That's a story you've read before.
That was the situation this time two years ago, after Wright missed 11 games with a knee injury in a contract season.
And again last year, when he had bounced back with a career season in 2019 but wasn't a lock to return due to a $10 million cap number and a shoulder injury that would require surgery.
New year, similar uncertainty as the longest-tenured Seahawk heads back towards free agency after playing some of his best football at age 31. What made 2020 different from 2019 is that Wright did so at strong-side linebacker after an early-season move from his more familiar weak-side spot.
The strong side is what he'll play again if he's back for an 11th season with Seattle.
"When we put him back outside, he had a great year," coach Pete Carroll said. "He was a factor all year long in the running game, in the passing game, so many timely plays he made. He had a terrific season. He had maybe his best season. So I'm hoping he's coming back and playing for us and we've got a real clear-cut role for him. It doesn't matter how old he is, how many numbers he's got. It's how he plays and he played really good."
In Carroll's 4-3 defense, the strong-side linebacker (SAM) plays on the outside and often on the line of scrimmage, where his job is to set the edge. That means he's less free to run to the ball than the weak-side (WILL) or middle (MIKE) linebacker, who play inside the formation and off the line.
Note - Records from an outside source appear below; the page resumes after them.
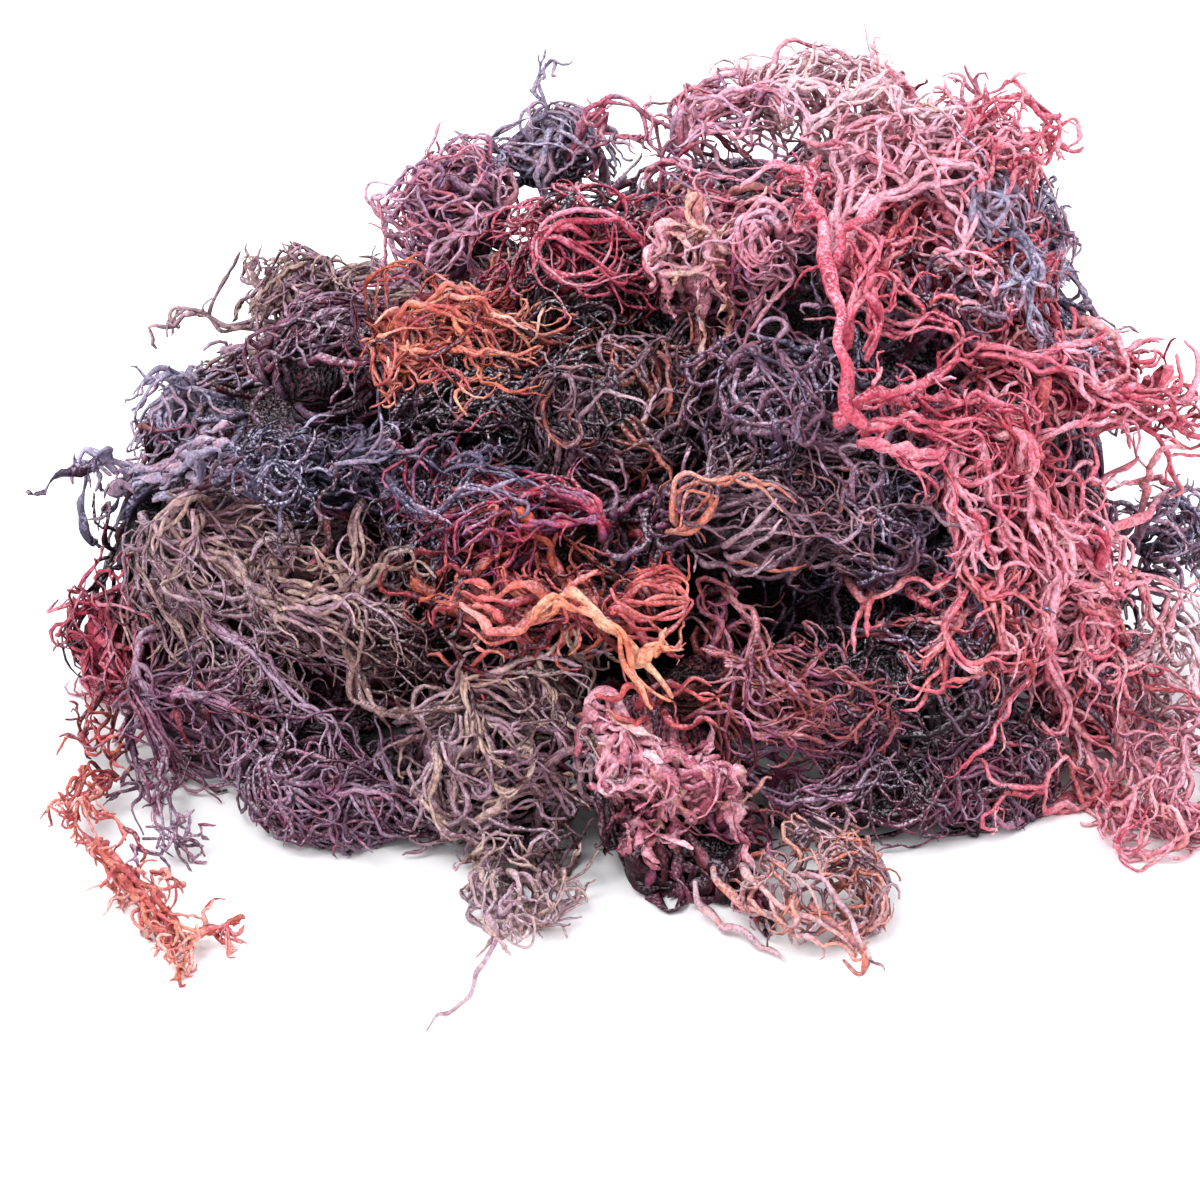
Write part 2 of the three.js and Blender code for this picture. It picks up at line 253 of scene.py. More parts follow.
def grow(start, heading, length, steps, nature, pull, rng):
    """Paths of strands that creep over the skin. Each step turns the heading about its own axis by a steady
    bend, a wave, a curl that grows towards the tip and a kink, then draws it to the plant's flow and to its
    own height over the skin, and moves on by an equal share of the length. Strands that follow each other
    in a lock share most of their bends. Returns an array of strand, step and coordinate."""
    count = len(start)
    lock = nature["lock"]

    def drawn(size):
        """Random values for each strand, near those of its lock."""
        shared = np.repeat(rng.normal(size=(-(-count // lock), size)), lock, axis=0)[:count]
        return SHARED * shared + OWN * rng.normal(size=(count, size))

    path = np.empty((count, steps + 1, 3))
    path[:, 0] = start
    stride = (length / steps)[:, None]
    bend = nature["bend"] * drawn(1)
    wave = nature["wave"] * (0.9 + 0.35 * drawn(1))
    beat = 2 * np.pi / (nature["beat"] * np.clip(1 + 0.25 * drawn(1), 0.5, 1.6))
    phase = 2.2 * drawn(1)
    curl = nature["curl"] * drawn(1)
    tilt = nature["tilt"] * drawn(3)
    height = nature["height"] + nature["layers"] * rng.uniform(-1, 1, count)
    arch = nature["arch"] * rng.random(count)
    for k in range(steps):
        here = path[:, k]
        s = k / steps
        over, normal = skin(here)
        side = unit(np.cross(unit(normal + tilt), heading))
        turn = bend + wave * np.sin(beat * s * length[:, None] + phase) + curl * s**2
        kink = nature["kink"] * rng.normal(size=(count, 3))
        heading = unit(heading + turn * stride * side + kink)
        flow = pull(here, normal)
        heading = unit(heading + nature["follow"] * stride * (flow - heading))
        aim = height + arch * math.sin(math.pi * s)
        rise = np.clip((aim - over) / RISE_OVER, -STEEPEST, STEEPEST)[:, None]
        off = (heading * normal).sum(axis=1, keepdims=True)
        heading = unit(heading + np.minimum(nature["cling"] * stride, 1) * (rise - off) * normal)
        path[:, k + 1] = here + stride * heading
        path[:, k + 1, 2] = np.maximum(path[:, k + 1, 2], nature["radius"] + 0.2)
    return path


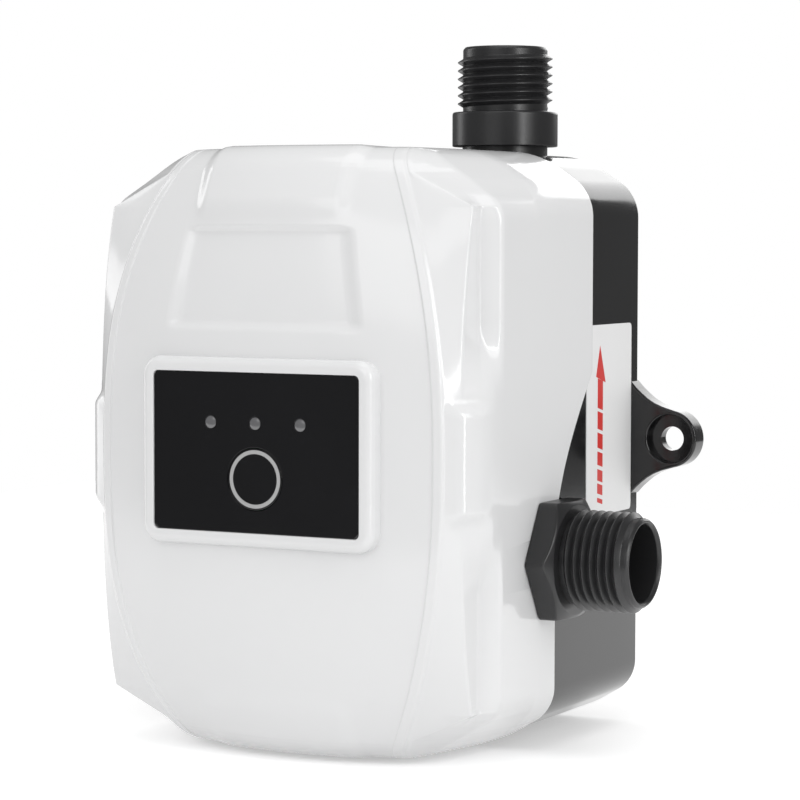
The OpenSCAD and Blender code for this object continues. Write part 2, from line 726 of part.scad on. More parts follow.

That's part of the reason why Wright was initially unhappy when defensive coordinator Ken Norton Jr. approached him about moving over after Bruce Irvin tore his ACL in Week 2.
And it might explain why Wright's tackles dropped from a career-best 132 in 2019 to 86 while playing in all 16 games each season. But his 11 tackles for loss and 10 passes defensed in 2020 were each the second-best of his career. He was the only player in the NFL with double digits in both. Wright also had a pair of sacks and an interception.
Two of his passes defensed came in the Seahawks' NFC West-clinching win Week 16, when his work on the edge helped neutralize the Los Angeles Rams' bootleg passing game as effectively as Seattle's defense has in four seasons against Sean McVay.
"This season was everything that I hoped it would be," Wright said. "... I was balling, just looking good, making plays all over the field and it felt really, really good because a lot of people counted me out, a lot of people doubted that I could do it, and I proved to myself how good I am, I proved to the whole world how good I am."
After signing his two-year deal in 2019, Wright's plan was to play his 10th NFL season, then see what he wanted to do next.
"I got to 10, and 10 looked really good," he said. "So, OK, let's keep looking good. I'm having fun, I love this city, I love this team, so let's make it happen."
As always, general manager John Schneider and Carroll will factor in Wright's intangibles when determining how far to go to re-sign him. As always, they'll have other players to pay. They're hoping to extend strong safety Jamal Adams this offseason, but it could take a record-setting amount of money to do so. Cornerback Shaquill Griffin and running back Chris Carson are two other free agents who could command big deals.
Wright wants a deal commensurate with his recent production, according to a report from Josina Anderson. Translation: he's not interested in giving the Seahawks a discount from what other teams might offer him on the open market. Wright made $6.75 million per season on his 2014 extension and $7.75 million APY on his 2019 deal, which he maxed out by hitting a playing-time escalator for appearing in every game.
Here's where it could get tricky.
The Seahawks kept Wright on the field with Bobby Wagner in nickel situations this season, as they've traditionally done. That meant subbing out first-round pick Jordyn Brooks. Wright averaged 62 snaps per game (86% overall), according to Pro Football Reference. That was twice as many as Brooks did in 11 full games as a starter once he took over on the weak side.
The Seahawks' coaching staff valued Wright's experience over Brooks' speed and stuck with the veteran on third down. But they didn't draft Brooks No. 27 overall to keep him on the sideline for more than half of their defensive plays. If they want to play Brooks more in Year 2, that would come at Wright's expense and could impact how much they're willing to pay him.
"That's up to Pete and John," Wright said of his prospects for returning in 2021. "They know how much I mean to this team. They know that I'm a baller, they know I'm a great teammate, a great leader and it would be a great investment -- in my opinion -- if they invest in K.J. and to bring him back into the building. You get what you pay for and I bring a lot to the table still."
Wagner and Wright, the last men standing from Seattle's Legion of Boom-era defense, are respectively first and third in tackles in franchise history. Wagner has said more than once he wants them to end their careers atop that list. By the team's count, Wright is only 50 tackles behind Eugene Robinson for second place, so another season with Seattle and Wagner could have his wish.
"I think what he's been able to do has been extremely impressive," Wagner said. "I think he had a pretty crazy injury [in 2018], then to come back to have one of his best seasons and then to play even better the following year with his position change, things like that, I think it just shows his versatility, it shows how smart he is, it shows how much he cares about everybody in the building. He's just a great person, a great leader and definitely feel like he's somebody that needs to be back next year, and I look forward to seeing him back."